## Data excerpt:
◇ ◇ ◇

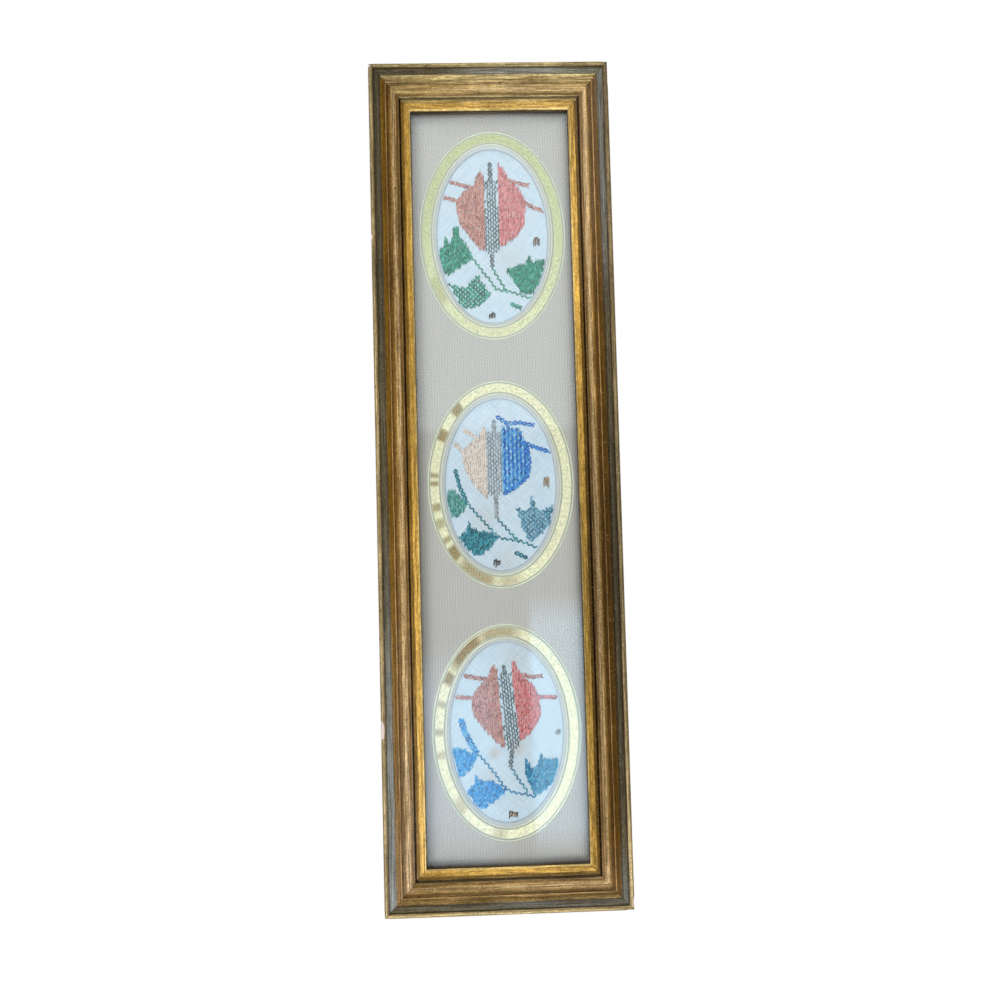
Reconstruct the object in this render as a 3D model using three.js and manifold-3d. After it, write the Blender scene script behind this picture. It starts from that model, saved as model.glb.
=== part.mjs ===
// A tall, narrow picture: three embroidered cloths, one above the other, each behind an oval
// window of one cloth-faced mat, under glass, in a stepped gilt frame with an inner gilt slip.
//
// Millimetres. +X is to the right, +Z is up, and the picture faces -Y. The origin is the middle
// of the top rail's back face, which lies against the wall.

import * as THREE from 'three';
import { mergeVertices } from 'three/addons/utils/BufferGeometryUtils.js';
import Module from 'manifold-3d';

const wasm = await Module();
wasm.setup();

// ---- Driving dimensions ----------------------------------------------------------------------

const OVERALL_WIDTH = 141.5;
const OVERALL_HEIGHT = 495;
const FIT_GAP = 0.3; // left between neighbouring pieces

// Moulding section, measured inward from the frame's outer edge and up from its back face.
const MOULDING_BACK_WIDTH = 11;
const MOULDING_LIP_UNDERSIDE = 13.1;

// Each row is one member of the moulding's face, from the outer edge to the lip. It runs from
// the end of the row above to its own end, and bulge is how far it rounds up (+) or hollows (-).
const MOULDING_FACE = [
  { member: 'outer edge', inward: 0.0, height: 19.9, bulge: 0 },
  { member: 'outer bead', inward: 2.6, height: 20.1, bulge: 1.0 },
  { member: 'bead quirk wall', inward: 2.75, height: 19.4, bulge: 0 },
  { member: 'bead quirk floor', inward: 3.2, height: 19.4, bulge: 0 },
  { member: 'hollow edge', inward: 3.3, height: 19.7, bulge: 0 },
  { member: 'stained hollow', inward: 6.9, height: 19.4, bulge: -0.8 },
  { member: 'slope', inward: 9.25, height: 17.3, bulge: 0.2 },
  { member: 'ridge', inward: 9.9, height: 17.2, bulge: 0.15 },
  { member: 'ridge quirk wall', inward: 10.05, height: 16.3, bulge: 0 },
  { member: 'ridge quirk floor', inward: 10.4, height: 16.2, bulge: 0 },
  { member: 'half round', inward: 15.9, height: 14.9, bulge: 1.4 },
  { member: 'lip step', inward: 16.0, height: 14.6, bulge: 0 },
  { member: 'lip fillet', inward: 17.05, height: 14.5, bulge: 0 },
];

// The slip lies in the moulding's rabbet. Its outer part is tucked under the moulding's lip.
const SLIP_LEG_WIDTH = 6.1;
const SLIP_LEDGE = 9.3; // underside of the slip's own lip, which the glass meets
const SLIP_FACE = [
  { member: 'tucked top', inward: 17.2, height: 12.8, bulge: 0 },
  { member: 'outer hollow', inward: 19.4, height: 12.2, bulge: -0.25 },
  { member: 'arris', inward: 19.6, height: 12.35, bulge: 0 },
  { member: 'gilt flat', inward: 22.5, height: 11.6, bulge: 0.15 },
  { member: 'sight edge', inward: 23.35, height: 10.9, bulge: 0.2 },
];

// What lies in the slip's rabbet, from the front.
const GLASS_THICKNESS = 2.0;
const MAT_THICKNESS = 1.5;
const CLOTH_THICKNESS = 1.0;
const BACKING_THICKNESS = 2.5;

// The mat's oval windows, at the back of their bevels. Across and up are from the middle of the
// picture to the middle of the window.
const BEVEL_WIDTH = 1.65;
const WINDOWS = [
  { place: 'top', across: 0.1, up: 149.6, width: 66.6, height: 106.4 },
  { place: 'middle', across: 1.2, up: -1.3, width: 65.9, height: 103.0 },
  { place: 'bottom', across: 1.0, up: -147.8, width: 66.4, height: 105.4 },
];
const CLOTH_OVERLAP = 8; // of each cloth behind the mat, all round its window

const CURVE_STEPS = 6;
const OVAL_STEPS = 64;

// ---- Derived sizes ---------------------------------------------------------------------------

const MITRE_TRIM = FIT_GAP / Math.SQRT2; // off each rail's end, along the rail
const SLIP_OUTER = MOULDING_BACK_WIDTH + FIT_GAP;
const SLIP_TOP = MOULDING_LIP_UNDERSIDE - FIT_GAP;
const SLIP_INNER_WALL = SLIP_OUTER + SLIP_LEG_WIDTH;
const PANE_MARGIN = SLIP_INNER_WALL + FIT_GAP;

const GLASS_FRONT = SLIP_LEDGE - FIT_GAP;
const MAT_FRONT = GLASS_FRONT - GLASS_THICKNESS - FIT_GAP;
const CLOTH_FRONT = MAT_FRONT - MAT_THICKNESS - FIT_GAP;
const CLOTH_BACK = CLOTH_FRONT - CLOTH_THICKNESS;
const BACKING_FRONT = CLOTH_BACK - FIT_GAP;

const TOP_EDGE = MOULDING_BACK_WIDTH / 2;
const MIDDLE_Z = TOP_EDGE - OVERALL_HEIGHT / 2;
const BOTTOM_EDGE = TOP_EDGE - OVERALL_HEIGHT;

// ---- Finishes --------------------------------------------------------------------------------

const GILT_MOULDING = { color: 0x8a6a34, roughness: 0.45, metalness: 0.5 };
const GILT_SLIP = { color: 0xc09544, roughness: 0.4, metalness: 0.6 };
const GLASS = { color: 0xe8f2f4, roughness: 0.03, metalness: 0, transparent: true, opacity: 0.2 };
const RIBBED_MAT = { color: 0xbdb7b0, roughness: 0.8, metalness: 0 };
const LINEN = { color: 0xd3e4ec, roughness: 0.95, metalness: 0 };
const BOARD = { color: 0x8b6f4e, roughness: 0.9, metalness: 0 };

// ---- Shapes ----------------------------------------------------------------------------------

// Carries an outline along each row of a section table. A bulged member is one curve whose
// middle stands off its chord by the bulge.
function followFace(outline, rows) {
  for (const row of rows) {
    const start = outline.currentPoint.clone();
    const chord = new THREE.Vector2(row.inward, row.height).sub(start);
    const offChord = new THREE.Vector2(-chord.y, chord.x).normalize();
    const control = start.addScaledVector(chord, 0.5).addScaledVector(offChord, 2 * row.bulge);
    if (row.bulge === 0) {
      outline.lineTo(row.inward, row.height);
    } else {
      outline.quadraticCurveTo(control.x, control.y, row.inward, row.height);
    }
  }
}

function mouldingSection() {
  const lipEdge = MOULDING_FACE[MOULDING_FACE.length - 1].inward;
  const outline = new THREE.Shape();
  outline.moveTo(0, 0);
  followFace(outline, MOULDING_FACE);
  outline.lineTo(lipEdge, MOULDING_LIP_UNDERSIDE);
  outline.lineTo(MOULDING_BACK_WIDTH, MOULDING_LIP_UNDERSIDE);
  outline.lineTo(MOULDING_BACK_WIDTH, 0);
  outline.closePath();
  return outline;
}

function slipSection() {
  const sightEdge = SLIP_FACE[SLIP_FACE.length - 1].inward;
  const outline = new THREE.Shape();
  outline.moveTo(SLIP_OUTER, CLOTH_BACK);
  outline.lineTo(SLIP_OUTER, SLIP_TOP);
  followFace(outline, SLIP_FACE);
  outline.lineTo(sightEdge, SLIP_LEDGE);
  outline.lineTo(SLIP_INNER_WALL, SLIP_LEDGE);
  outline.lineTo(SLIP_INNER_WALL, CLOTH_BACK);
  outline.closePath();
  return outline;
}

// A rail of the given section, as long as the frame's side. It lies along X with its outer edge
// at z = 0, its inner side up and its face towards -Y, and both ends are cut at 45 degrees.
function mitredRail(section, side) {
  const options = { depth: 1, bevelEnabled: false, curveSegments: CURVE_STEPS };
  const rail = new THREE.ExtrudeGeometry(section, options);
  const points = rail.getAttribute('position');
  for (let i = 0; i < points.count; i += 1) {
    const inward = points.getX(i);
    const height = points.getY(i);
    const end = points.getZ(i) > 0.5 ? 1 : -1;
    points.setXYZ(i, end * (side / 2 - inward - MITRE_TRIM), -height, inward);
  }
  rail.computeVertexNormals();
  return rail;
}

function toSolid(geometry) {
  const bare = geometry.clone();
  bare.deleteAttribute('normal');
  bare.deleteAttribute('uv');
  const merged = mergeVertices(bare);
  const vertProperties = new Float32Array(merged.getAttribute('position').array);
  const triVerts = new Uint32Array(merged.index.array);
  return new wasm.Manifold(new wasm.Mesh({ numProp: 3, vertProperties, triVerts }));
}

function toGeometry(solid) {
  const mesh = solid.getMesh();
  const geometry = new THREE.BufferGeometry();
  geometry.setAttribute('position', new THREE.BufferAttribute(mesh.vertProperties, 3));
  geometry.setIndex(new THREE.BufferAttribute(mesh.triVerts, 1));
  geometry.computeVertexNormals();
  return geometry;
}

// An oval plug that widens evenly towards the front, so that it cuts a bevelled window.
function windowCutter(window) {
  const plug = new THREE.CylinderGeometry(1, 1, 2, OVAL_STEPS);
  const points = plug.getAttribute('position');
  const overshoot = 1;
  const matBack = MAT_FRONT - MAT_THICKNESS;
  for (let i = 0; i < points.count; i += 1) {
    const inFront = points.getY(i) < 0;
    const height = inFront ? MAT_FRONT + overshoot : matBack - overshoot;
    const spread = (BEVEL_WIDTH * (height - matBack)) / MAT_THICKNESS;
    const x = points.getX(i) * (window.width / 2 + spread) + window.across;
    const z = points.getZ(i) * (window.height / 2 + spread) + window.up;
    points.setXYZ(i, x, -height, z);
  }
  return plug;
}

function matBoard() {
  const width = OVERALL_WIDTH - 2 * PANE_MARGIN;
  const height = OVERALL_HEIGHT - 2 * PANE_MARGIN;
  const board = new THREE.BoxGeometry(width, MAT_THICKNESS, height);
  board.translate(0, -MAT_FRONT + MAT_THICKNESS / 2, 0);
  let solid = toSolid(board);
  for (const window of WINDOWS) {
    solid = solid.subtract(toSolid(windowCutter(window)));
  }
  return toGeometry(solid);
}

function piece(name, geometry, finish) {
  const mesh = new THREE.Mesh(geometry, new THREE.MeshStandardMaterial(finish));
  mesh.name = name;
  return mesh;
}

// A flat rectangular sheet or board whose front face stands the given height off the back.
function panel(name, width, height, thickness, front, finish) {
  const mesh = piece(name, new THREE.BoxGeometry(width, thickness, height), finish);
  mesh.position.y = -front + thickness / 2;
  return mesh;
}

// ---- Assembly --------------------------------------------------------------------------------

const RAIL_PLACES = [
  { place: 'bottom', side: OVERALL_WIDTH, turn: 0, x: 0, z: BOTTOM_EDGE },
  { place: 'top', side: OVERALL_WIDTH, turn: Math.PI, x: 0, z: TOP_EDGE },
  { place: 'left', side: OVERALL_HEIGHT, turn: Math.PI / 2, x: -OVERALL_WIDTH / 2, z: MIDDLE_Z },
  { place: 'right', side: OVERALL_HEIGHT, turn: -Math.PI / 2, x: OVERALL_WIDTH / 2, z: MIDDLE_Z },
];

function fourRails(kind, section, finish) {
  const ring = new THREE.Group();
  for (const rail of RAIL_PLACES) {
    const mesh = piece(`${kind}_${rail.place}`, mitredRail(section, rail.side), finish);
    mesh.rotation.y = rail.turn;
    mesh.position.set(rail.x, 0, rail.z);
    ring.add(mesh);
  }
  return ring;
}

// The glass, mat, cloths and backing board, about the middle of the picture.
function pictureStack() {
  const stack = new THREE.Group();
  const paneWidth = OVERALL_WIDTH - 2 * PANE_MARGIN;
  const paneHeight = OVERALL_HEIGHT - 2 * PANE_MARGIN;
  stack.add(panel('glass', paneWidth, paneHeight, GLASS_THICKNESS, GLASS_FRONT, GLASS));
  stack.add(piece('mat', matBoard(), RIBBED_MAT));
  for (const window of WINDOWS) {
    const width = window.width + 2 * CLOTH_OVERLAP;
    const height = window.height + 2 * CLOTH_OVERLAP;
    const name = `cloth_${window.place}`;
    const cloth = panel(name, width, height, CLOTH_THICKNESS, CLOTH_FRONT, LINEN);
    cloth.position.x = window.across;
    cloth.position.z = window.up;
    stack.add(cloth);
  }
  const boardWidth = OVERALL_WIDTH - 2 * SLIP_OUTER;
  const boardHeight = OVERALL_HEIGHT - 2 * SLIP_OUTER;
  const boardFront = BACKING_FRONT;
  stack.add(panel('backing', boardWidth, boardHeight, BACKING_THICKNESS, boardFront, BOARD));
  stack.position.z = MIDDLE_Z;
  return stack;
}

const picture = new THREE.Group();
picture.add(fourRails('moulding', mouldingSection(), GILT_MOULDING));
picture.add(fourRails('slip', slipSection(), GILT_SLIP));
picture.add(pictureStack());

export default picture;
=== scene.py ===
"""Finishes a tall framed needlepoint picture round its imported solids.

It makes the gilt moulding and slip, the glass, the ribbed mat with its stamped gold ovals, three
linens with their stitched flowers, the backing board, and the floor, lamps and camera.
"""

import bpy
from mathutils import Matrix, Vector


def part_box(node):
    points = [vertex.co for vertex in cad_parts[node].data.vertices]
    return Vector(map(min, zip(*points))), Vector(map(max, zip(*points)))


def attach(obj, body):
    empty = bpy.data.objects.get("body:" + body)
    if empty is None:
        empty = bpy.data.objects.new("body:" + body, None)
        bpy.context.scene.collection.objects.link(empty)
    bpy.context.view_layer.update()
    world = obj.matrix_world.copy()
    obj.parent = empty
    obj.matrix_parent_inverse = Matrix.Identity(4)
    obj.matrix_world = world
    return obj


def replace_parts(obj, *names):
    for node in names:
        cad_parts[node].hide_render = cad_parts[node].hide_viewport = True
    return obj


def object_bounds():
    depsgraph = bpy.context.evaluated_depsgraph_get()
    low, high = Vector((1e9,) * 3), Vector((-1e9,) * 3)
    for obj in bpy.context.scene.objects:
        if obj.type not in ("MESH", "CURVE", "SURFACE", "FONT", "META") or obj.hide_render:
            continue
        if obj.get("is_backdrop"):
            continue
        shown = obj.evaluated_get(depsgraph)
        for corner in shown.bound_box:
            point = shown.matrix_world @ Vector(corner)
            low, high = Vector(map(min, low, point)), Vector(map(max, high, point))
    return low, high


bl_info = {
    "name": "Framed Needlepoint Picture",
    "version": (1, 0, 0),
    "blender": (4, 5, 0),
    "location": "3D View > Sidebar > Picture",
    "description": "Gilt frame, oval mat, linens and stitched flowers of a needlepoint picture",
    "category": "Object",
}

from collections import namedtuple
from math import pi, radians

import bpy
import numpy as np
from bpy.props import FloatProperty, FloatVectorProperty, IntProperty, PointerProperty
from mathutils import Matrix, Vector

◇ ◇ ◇

## Brief:
Start at the line with "const picture = new THREE.Group();", stop at the line with "obj.matrix_world = world", and return every line in that stretch exactly, those two included.

## Result of the exercise:
const picture = new THREE.Group();
picture.add(fourRails('moulding', mouldingSection(), GILT_MOULDING));
picture.add(fourRails('slip', slipSection(), GILT_SLIP));
picture.add(pictureStack());

export default picture;
=== scene.py ===
"""Finishes a tall framed needlepoint picture round its imported solids.

It makes the gilt moulding and slip, the glass, the ribbed mat with its stamped gold ovals, three
linens with their stitched flowers, the backing board, and the floor, lamps and camera.
"""

import bpy
from mathutils import Matrix, Vector


def part_box(node):
    points = [vertex.co for vertex in cad_parts[node].data.vertices]
    return Vector(map(min, zip(*points))), Vector(map(max, zip(*points)))


def attach(obj, body):
    empty = bpy.data.objects.get("body:" + body)
    if empty is None:
        empty = bpy.data.objects.new("body:" + body, None)
        bpy.context.scene.collection.objects.link(empty)
    bpy.context.view_layer.update()
    world = obj.matrix_world.copy()
    obj.parent = empty
    obj.matrix_parent_inverse = Matrix.Identity(4)
    obj.matrix_world = world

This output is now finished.